═════ SUPPLIED DATA ═════
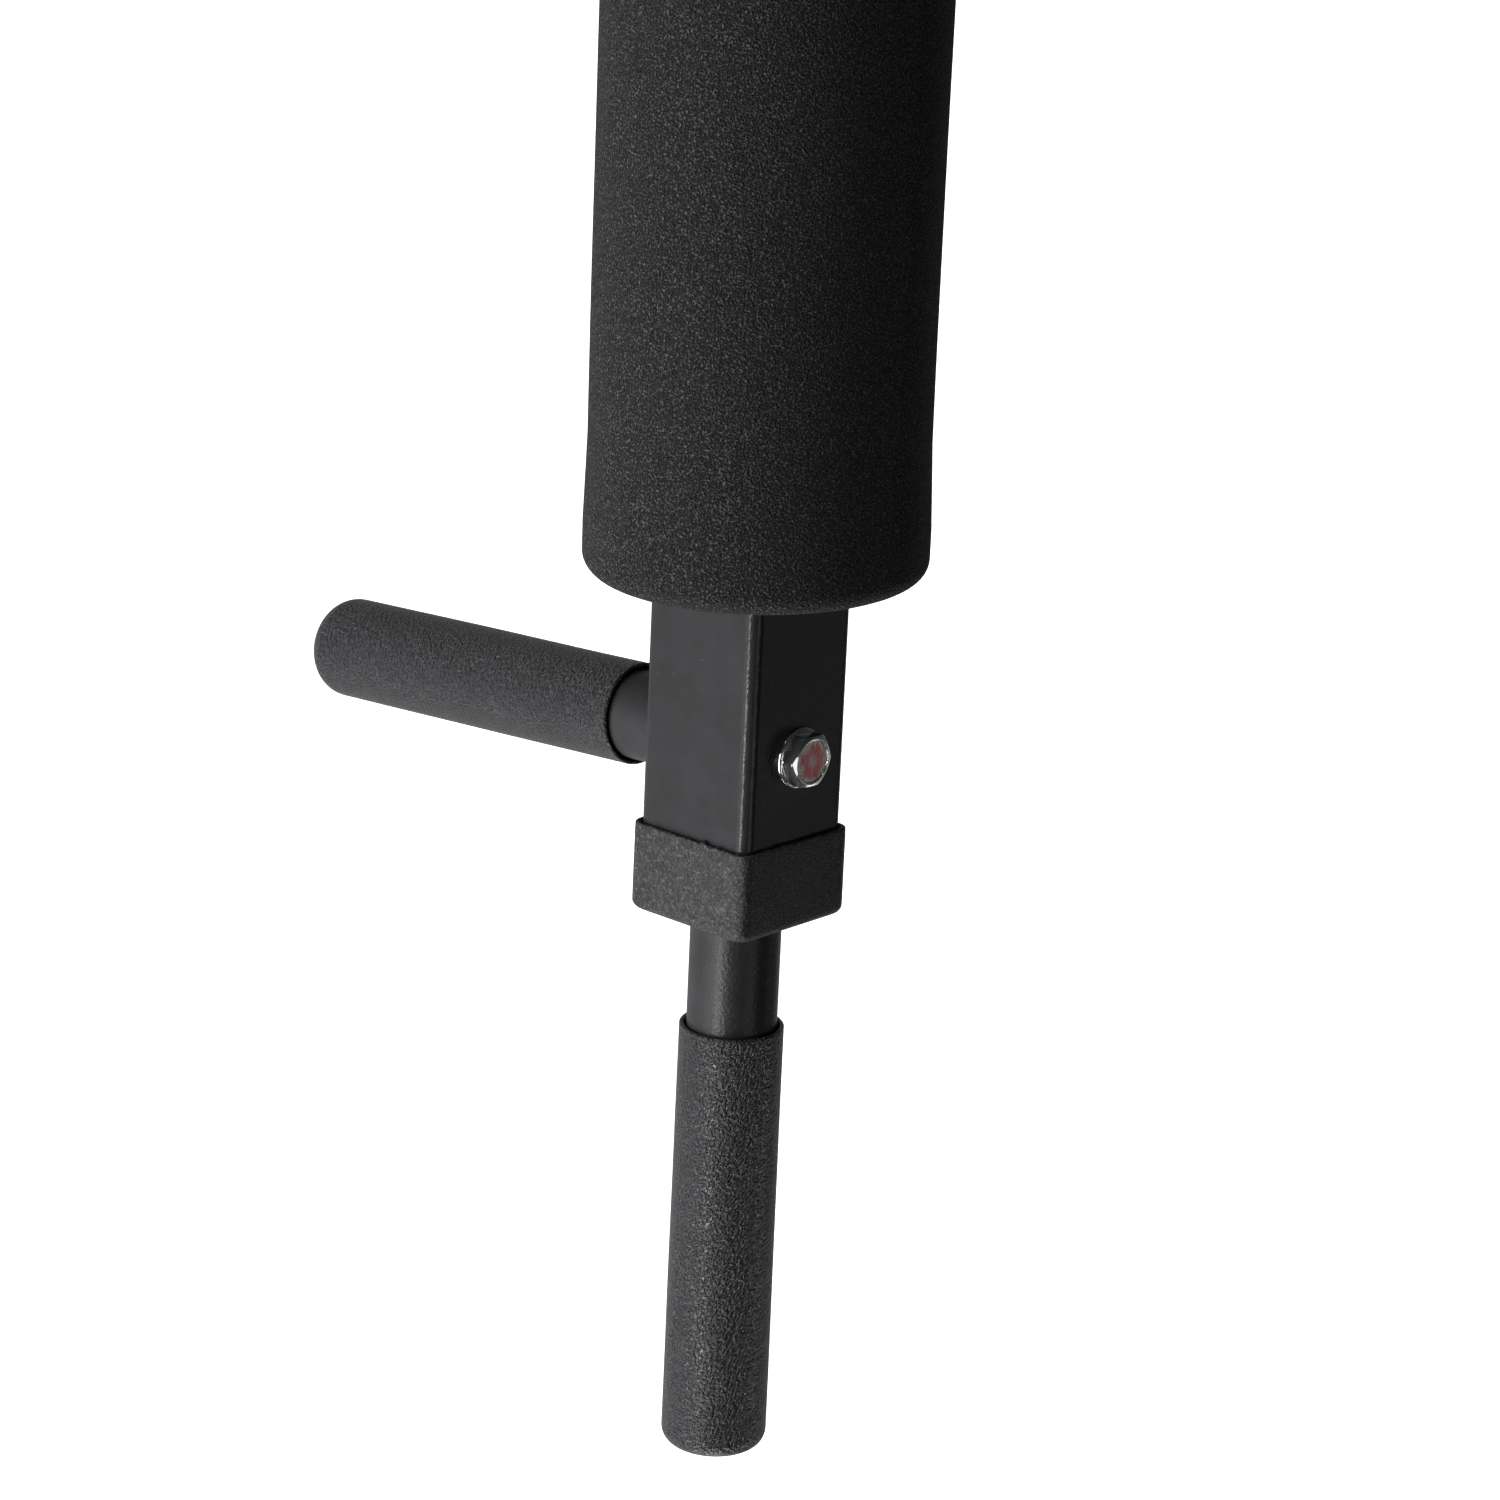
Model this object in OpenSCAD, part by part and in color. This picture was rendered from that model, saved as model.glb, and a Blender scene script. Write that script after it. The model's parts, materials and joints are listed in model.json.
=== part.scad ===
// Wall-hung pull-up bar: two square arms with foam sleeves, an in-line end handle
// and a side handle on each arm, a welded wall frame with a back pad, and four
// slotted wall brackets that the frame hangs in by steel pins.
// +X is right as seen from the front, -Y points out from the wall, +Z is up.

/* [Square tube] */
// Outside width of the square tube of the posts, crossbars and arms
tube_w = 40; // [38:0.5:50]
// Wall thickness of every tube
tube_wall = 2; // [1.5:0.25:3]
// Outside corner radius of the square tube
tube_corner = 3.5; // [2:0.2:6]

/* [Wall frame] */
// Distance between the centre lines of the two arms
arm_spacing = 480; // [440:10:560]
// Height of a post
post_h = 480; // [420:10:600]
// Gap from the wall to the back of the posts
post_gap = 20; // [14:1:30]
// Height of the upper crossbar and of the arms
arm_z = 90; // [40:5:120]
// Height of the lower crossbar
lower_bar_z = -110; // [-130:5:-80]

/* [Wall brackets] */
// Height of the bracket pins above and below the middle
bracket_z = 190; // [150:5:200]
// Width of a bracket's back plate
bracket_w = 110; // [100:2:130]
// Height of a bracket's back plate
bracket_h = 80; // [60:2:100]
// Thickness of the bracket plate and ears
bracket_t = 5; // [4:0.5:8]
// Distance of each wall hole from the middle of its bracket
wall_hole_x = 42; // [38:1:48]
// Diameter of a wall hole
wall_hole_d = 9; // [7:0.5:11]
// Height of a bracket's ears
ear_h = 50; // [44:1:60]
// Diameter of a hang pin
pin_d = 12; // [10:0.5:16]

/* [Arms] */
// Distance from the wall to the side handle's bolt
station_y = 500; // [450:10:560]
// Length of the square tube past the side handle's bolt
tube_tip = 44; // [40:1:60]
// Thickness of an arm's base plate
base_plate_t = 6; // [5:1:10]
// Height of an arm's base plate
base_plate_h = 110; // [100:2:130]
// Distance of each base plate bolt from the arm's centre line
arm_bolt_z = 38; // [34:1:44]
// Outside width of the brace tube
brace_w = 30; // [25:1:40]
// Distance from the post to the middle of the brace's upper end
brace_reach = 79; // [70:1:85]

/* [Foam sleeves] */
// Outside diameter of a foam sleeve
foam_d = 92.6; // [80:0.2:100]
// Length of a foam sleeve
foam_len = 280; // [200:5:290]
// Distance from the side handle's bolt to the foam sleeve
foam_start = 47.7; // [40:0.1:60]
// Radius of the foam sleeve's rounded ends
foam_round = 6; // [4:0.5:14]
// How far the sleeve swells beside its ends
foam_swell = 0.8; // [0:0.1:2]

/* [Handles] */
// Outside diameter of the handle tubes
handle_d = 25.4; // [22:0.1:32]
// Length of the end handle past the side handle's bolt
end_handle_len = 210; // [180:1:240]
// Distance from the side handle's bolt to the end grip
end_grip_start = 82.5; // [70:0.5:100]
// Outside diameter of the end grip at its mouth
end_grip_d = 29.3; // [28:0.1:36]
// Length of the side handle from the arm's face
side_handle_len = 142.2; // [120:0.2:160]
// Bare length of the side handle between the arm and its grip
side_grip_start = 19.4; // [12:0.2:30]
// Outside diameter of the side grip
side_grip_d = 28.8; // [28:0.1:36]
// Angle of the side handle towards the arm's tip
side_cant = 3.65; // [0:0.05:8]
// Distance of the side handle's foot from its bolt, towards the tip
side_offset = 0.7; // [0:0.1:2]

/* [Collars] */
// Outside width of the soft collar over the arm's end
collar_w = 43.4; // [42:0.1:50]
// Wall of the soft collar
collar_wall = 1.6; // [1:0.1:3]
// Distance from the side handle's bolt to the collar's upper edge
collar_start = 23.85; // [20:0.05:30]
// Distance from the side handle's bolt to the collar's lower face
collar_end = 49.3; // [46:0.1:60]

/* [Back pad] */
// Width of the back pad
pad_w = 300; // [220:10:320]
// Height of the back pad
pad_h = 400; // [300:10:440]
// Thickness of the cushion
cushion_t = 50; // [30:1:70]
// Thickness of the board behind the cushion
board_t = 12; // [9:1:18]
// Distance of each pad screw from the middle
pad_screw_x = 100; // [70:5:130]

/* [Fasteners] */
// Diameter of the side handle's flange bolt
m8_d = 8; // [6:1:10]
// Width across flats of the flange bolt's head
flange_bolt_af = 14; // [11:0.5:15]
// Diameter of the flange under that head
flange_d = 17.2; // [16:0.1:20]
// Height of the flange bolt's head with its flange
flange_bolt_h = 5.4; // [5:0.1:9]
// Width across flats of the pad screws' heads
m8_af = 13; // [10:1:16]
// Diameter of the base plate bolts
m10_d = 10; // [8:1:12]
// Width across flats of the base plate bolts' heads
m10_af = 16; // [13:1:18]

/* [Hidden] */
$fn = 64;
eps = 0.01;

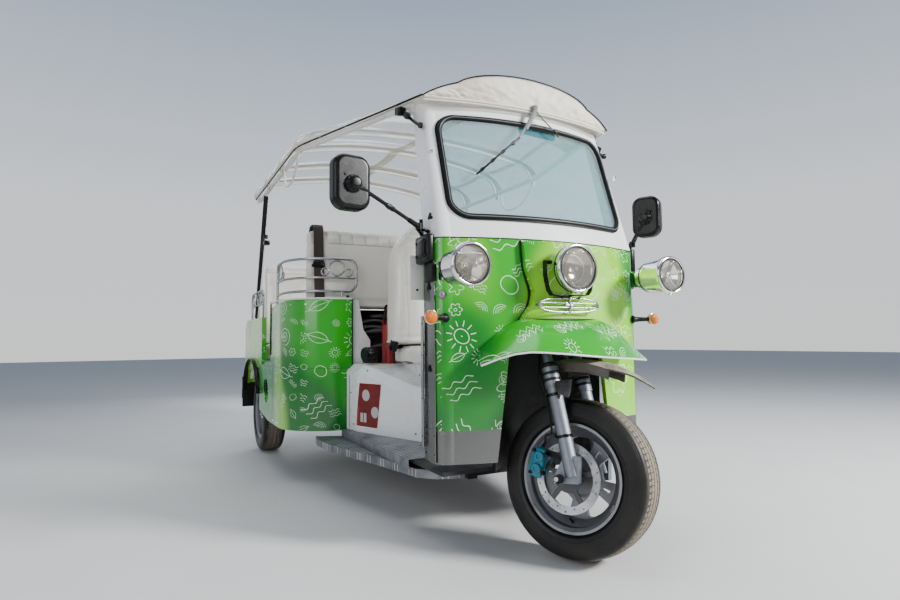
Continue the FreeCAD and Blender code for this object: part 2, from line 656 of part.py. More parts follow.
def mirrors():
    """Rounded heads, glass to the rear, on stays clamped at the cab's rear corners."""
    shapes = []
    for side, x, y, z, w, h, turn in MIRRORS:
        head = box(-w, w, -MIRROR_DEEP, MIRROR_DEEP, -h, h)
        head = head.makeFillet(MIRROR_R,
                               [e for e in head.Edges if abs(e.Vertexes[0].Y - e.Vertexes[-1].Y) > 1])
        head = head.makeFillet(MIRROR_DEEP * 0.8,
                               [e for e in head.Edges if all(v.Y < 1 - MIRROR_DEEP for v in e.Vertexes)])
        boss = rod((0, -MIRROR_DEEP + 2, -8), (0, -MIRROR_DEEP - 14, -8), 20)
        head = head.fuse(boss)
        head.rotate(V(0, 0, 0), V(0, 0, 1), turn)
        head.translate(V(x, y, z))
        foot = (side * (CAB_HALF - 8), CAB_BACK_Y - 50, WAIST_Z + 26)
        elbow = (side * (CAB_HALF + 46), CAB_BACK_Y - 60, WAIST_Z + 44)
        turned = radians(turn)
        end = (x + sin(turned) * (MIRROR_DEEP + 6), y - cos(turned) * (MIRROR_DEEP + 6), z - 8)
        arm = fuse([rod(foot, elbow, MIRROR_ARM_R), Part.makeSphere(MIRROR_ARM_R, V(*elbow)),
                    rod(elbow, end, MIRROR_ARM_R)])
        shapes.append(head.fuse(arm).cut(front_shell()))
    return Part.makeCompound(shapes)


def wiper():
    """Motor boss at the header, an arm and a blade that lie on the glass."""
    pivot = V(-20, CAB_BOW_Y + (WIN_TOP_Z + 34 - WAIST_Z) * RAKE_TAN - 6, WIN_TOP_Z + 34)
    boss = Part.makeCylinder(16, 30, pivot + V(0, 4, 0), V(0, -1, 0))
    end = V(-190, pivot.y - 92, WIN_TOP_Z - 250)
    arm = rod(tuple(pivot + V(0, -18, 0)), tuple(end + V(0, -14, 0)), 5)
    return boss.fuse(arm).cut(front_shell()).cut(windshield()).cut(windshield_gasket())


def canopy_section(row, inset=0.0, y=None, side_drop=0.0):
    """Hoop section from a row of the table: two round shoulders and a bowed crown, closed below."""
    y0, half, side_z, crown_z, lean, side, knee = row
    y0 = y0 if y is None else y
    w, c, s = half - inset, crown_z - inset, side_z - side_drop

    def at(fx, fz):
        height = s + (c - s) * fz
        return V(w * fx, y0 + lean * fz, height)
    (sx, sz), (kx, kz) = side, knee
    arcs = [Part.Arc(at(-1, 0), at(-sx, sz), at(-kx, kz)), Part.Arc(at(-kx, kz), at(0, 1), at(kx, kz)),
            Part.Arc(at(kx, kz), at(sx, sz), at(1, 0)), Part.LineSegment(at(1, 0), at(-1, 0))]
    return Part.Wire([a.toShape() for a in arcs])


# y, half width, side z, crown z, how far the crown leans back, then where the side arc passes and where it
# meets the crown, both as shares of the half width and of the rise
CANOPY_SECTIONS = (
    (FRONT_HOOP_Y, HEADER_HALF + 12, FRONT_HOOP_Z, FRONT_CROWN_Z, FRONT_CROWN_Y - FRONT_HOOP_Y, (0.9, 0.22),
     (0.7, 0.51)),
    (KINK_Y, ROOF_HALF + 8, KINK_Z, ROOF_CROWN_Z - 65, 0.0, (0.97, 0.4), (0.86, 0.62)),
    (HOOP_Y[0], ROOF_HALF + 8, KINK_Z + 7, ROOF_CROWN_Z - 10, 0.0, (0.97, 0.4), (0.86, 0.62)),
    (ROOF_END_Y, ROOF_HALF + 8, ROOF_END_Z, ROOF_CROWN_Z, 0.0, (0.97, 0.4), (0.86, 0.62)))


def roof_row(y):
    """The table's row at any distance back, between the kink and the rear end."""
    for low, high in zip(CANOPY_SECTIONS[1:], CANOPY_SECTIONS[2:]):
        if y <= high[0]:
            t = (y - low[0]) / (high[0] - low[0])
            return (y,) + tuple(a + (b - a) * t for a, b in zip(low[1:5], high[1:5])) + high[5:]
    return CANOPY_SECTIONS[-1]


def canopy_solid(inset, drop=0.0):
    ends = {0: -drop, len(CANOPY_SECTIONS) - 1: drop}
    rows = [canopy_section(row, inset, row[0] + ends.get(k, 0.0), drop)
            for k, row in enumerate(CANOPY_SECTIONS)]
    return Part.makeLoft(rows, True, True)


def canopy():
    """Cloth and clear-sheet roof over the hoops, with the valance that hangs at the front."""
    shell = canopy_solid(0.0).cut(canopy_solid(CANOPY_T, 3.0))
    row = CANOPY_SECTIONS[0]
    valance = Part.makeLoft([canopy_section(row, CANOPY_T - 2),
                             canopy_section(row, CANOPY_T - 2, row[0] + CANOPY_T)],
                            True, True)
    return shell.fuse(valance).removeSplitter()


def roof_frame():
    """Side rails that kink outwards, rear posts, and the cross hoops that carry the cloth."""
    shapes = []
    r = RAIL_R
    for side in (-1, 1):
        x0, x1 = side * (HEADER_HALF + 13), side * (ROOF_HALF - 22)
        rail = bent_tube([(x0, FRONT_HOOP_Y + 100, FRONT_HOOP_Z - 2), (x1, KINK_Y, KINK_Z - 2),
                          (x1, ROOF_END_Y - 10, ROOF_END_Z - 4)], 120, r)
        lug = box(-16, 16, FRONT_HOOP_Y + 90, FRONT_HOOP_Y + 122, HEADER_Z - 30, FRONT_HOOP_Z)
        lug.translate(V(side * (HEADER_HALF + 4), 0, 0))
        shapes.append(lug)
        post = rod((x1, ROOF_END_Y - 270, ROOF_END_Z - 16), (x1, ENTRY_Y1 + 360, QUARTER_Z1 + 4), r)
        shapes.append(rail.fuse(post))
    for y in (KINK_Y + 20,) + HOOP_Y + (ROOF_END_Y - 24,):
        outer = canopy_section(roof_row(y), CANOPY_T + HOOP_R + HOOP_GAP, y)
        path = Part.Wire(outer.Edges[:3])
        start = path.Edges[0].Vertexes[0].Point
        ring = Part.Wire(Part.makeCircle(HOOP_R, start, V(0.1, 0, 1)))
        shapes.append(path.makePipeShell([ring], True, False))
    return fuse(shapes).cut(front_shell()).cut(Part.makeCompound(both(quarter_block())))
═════
> **TASK DESCRIPTION**
Set down verbatim only the lines between the start of the data above and the line with "tube_corner = 3.5; // [2:0.2:6]", both boundaries included.

> **ANSWER**
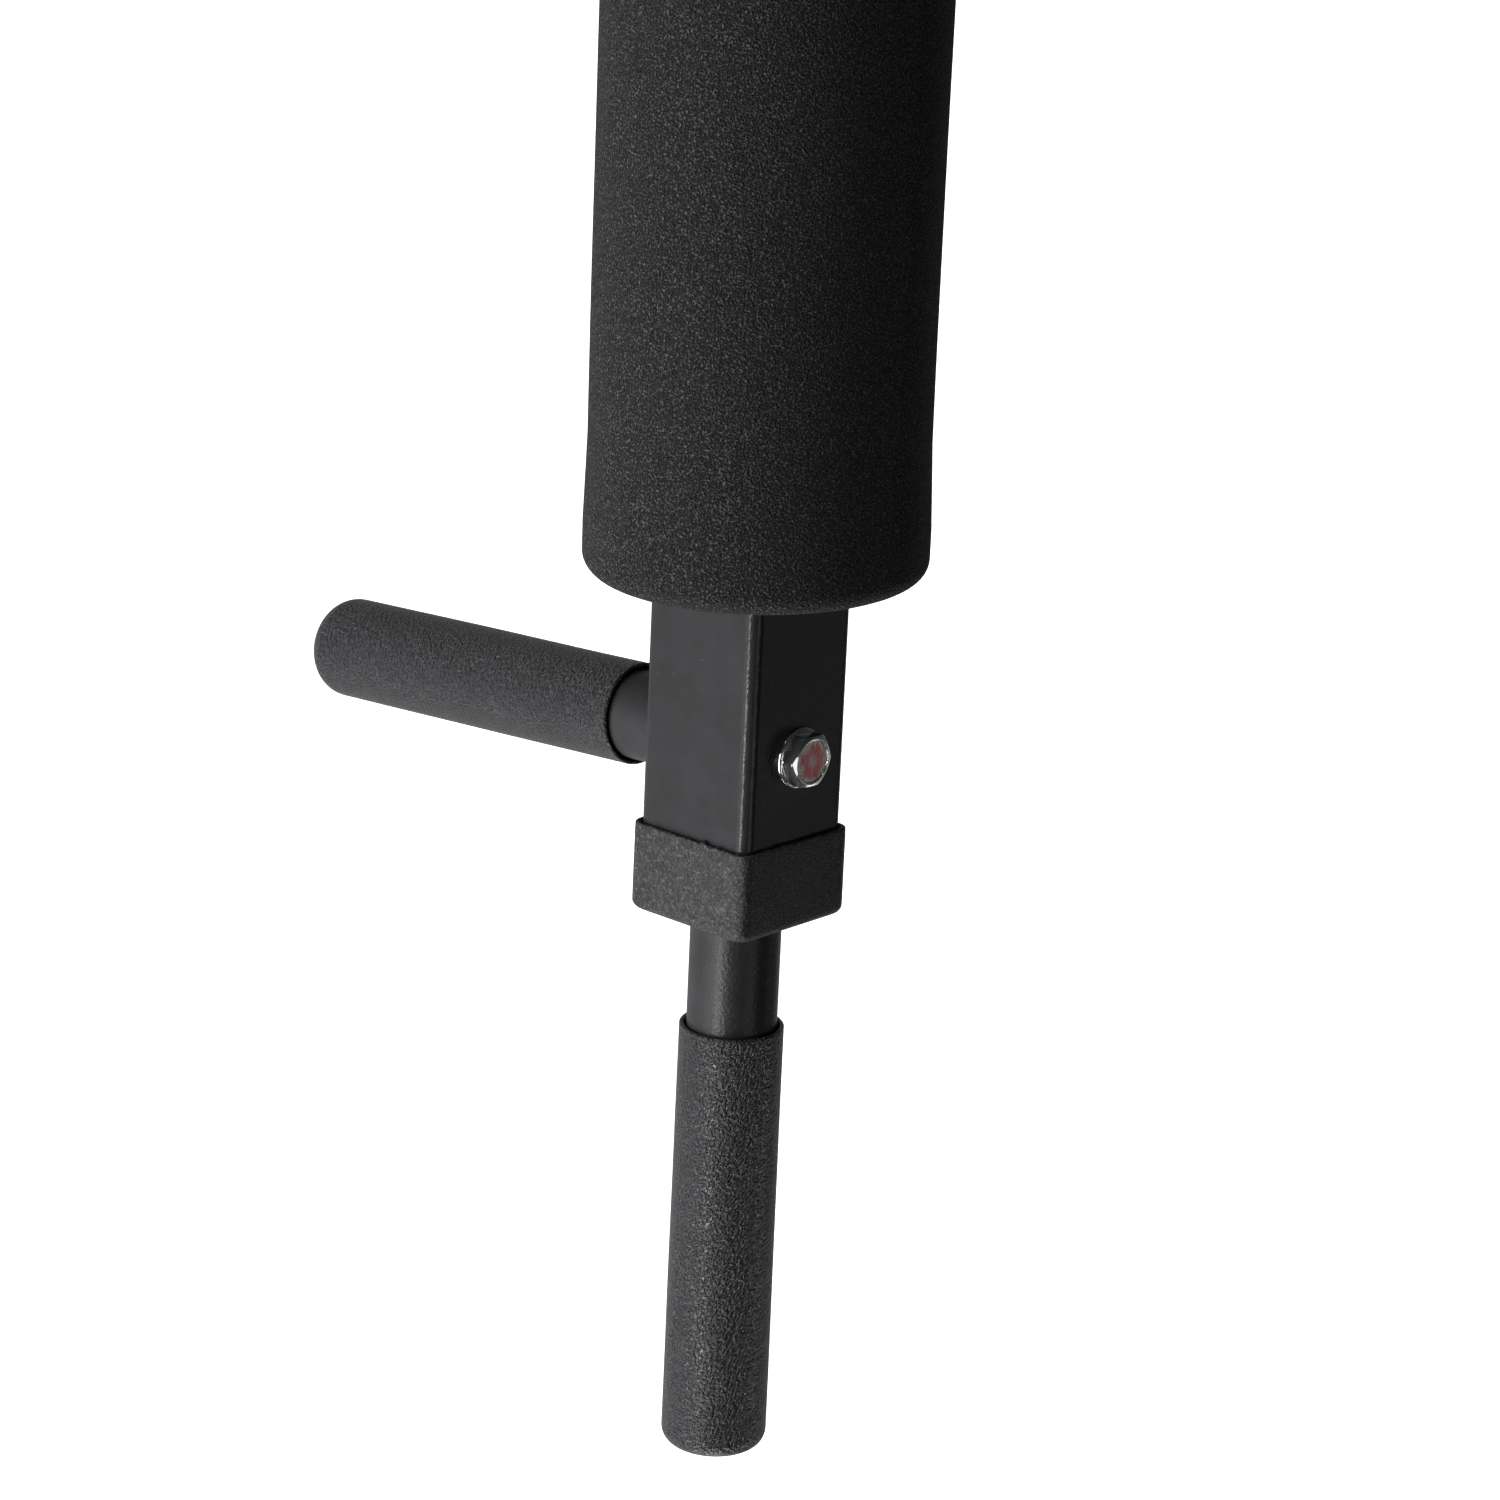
Model this object in OpenSCAD, part by part and in color. This picture was rendered from that model, saved as model.glb, and a Blender scene script. Write that script after it. The model's parts, materials and joints are listed in model.json.
=== part.scad ===
// Wall-hung pull-up bar: two square arms with foam sleeves, an in-line end handle
// and a side handle on each arm, a welded wall frame with a back pad, and four
// slotted wall brackets that the frame hangs in by steel pins.
// +X is right as seen from the front, -Y points out from the wall, +Z is up.

/* [Square tube] */
// Outside width of the square tube of the posts, crossbars and arms
tube_w = 40; // [38:0.5:50]
// Wall thickness of every tube
tube_wall = 2; // [1.5:0.25:3]
// Outside corner radius of the square tube
tube_corner = 3.5; // [2:0.2:6]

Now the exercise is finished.